While women and girls experience higher rates of sexual violence than men and boys, this collaborative seeks to engage “coaches and athletic directors working with student athletes who identify as male, female, non-binary and transgender,” says Hyacinth. She adds that “the entire community needs to be involved in prevention efforts and that includes engaging all athletes and coaches, regardless of their gender identity.”

Also, while this program focuses on training adults working in youth sports to prevent assault, it’s worth noting that coaches themselves have repeatedly been found to be harming youth both directly and indirectly by failing to report. This issue has spurred action at the federal level—in February 2018, the Protecting Young Victims from Sexual Abuse and Safe Sport Authorization Act of 2017 was signed into law, which, in part, extends abuse-reporting requirements in youth sports. So an initiative engaging youth athletic staff around these topics seems appropriate for many reasons.
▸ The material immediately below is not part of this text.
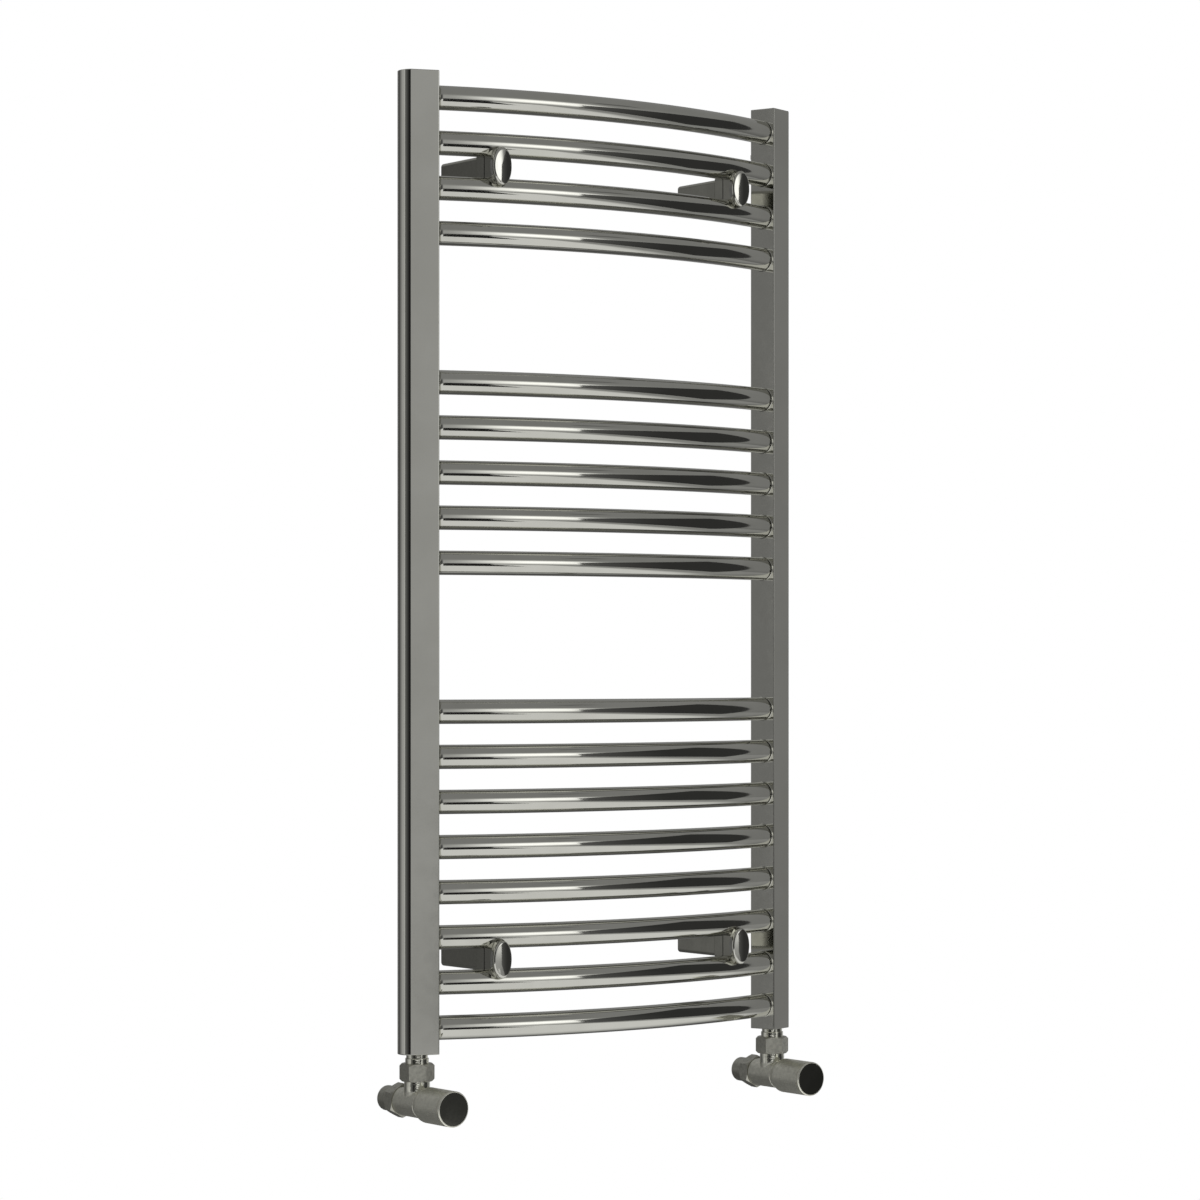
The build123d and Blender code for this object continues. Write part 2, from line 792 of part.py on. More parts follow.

“[Coaches] often serve as mentors or parental figures, and as role models, they can impact the development of character, leadership skills, and the goals of student athletes,” the foundation states. Bystander intervention skills will also be a central focus of the project. The collaborative hopes to imbue athletic coaches and directors with a new understanding of the role they can play in preventing assaults and to give them common terminology along with practical tools and resources that will help them in these efforts.

Finding the right words to counteract and discourage violence is also a key factor for organizations that specifically focus on empowering men to end violence against women. Ted Bunch, chief development officer and co-founder of one such nonprofit, A Call to Men, previously told us:

While the overwhelming majority of violence against women and girls is men’s violence, the overwhelming majority of men are not [violent], but we’re silent about the violence other men perpetrate. Men want the respect of other men, so we need to help men to find the language to hold each other accountable.

The team of nonprofit service providers involved in this undertaking decided to value and integrate the wisdom of local youth sports professionals. A design phase is currently underway, during which focus groups of athletic staff will build the curricula. By including some of the people who will benefit from this undertaking in the creation phase, this foundation is including listening and community participation as a key step. As we’ve reported, listening, sharing and openness are powerful strategies that are gaining recognition in philanthropy, seen in #MeToo-related programs backed by women’s funds and expansive funder collaboratives like the Fund for Shared Insight.

And this Sexual Violence Prevention Collaborative is another example of the cooperative models that we are seeing more of in philanthropy, including between multiple grantees and a grantmaker, as in this situation, between multiple funders, as is the case with the Family and Interpersonal Resilience and Safety Transformation Fund (FIRST Fund) that is addressing sexual violence in Chicago, or in some other configuration. FCCF hopes that each member organization will benefit from the others’ expertise and established community connections.

Vice President of community impact Mendi Blue-Paca said:

Appreciating that both funders and grantees can accomplish more together than alone, as a part of the foundation’s 2018-2021 Strategic Plan, FCCF identified collaboration as one of our core values… this unique funding initiative brings the value of collaboration to light and most importantly will enable our grantee partners to increase and scale their impact through partnership.

The Sexual Violence Prevention Collaborative plans for the Coaches as Partners training to start in November, with implementation, monitoring and evaluations ongoing during the school year. FCCF feels this project “has the potential to serve as a model for educating interscholastic youth communities across the state and across the country.”

The Fairfield County’s Community Foundation gave away over $17 million in grants in 2017, and its main goal is to close the opportunity gap in Fairfield County—an economically and racially diverse area—by addressing disparities in the broad areas of income, education, employment, housing and health. As we reported, it also recently forayed into voter engagement, a somewhat unusual undertaking for a community foundation, many of which largely shy away from politics.

Regarding this choice, Blue-Paca told us, “Grantmaking is critical, but that’s just one lever. You have to look at the big picture, at the systems that impact the challenges communities face.”